La lámpara y la memoria: infancia y poesía según Baudelaire
El niño mira un mapa y no ve límites. Las líneas no son fronteras, son senderos, y en cada isla habita un anhelo de aventura. El mundo, todavía no domesticado por el nombre, se extiende como una lengua por descubrir. Todo cabe, todo asombra. No hay diferencia entre lo que se imagina y lo que se toca. El universo no está afuera ni adentro: es hambre de juego y descubrimiento ambiguo.

En “El viaje”, Baudelaire escribe:
Para el niño, enamorado de mapas y estampas,
el universo es igual a su vasto apetito.
El poeta reconoce que hay en la infancia una cualidad que no se pierde, aunque se entierre. Ver sin haber nombrado. Oír sin clasificar. Una conciencia que no ha sido todavía domesticada por el lenguaje, pero que ya está despierta. En esa vigilia sin categorías, todo tiembla de sentido.

Luego crecemos. Miramos atrás. Y el mundo, que era vasto bajo la lámpara, se achica en la memoria.
¡Ah! ¡Cuán grande es el mundo a la claridad de las lámparas!
¡Para las miradas del recuerdo, el mundo qué pequeño!
Pero la poesía —como el genio, dice Baudelaire— es la infancia recuperada a voluntad. No se trata de nostalgia. Tampoco de ternura. Se trata de volver a ese estado donde el mundo aún no es dato, sino asombro. Donde el lenguaje todavía puede fallar. Donde decir es un riesgo.

Michel Houellebecq lleva esta intuición al hueso. En Primero el sufrimiento, afirma:
El mundo es un sufrimiento desplegado. En su origen, hay un nudo de sufrimiento. Toda existencia es una expansión, y un aplastamiento… A partir de un determinado nivel de conciencia, se produce el grito. La poesía deriva de él. El lenguaje articulado, también.
Antes de la infancia, antes incluso del mundo tal como lo conocemos, hay un temblor. La nada, dice Houellebecq, vibra de dolor. Y ese dolor, en su paroxismo, engendra ser. No es un sufrimiento que llega después: es el origen. Nacer es romper. Existir, una herida que se prolonga.
El niño, entonces, no es solo apetito, también es asombro ante la grieta. Llora antes de hablar. Siente antes de saber. Y ese grito original —ese que precede al lenguaje— es también el germen de la poesía. Porque la poesía no viene del conocimiento, sino de una conciencia que ha sido tocada. Que ha oído. Que ha dolido.

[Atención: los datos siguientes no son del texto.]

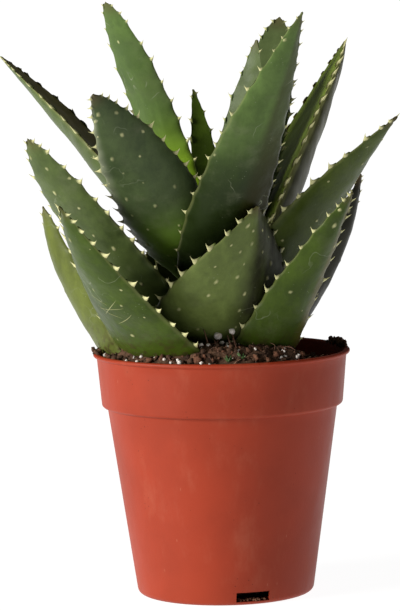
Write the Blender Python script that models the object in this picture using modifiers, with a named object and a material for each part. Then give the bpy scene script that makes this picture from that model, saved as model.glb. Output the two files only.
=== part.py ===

Volver a la infancia no es recuperar la inocencia. Es acercarse a la fuente: ese punto donde la percepción y el dolor se funden, y se vuelve necesario decir. No para explicar, sino para resistir el peso de estar.
Y, sin embargo, Agamben advierte: no hay tal cosa como un sujeto fuera del lenguaje. En Infancia e historia, desmonta la idea de una experiencia muda originaria. Dice que todo sujeto se constituye en y por el lenguaje. Que la infancia no es un antes del habla, sino su umbral.
La fantasía de una experiencia muda originaria, entendida como una infancia de la humanidad, se eclipsa ni bien se reconoce el lenguaje como el origen de lo humano.
El origen de la infancia y el origen del lenguaje —dice— serían una y la misma cosa.

¿Y entonces? ¿Cómo sostener la poesía como acceso a ese grito previo, si todo lo humano ya está tejido por el habla? ¿Cómo recuperar la infancia si in-fans significa, precisamente, “el que no habla”?
Tal vez la respuesta esté en el borde. No en el silencio, pero tampoco en el discurso. La poesía no es lo que se dice, sino lo que tiembla entre lo dicho. No niega el lenguaje, pero tampoco se le somete. Lo dobla. Lo lleva a su límite.
El niño, el poeta, el loco: todos bordean esa región donde el lenguaje aún no se ha endurecido. Donde aún no separa al mundo de quien lo nombra. La poesía no es la infancia, pero es su pariente. No porque ignore el lenguaje, sino porque lo recuerda como una herida.
El poema no busca sentido, busca vibración. Es un eco del grito que dio comienzo a todo. Una forma de no olvidar que estar vivos duele, pero también brilla. Porque incluso bajo la lámpara, lo que se mira es el misterio. Y el niño —como el poeta— no lo resuelve. Lo nombra como un misterio.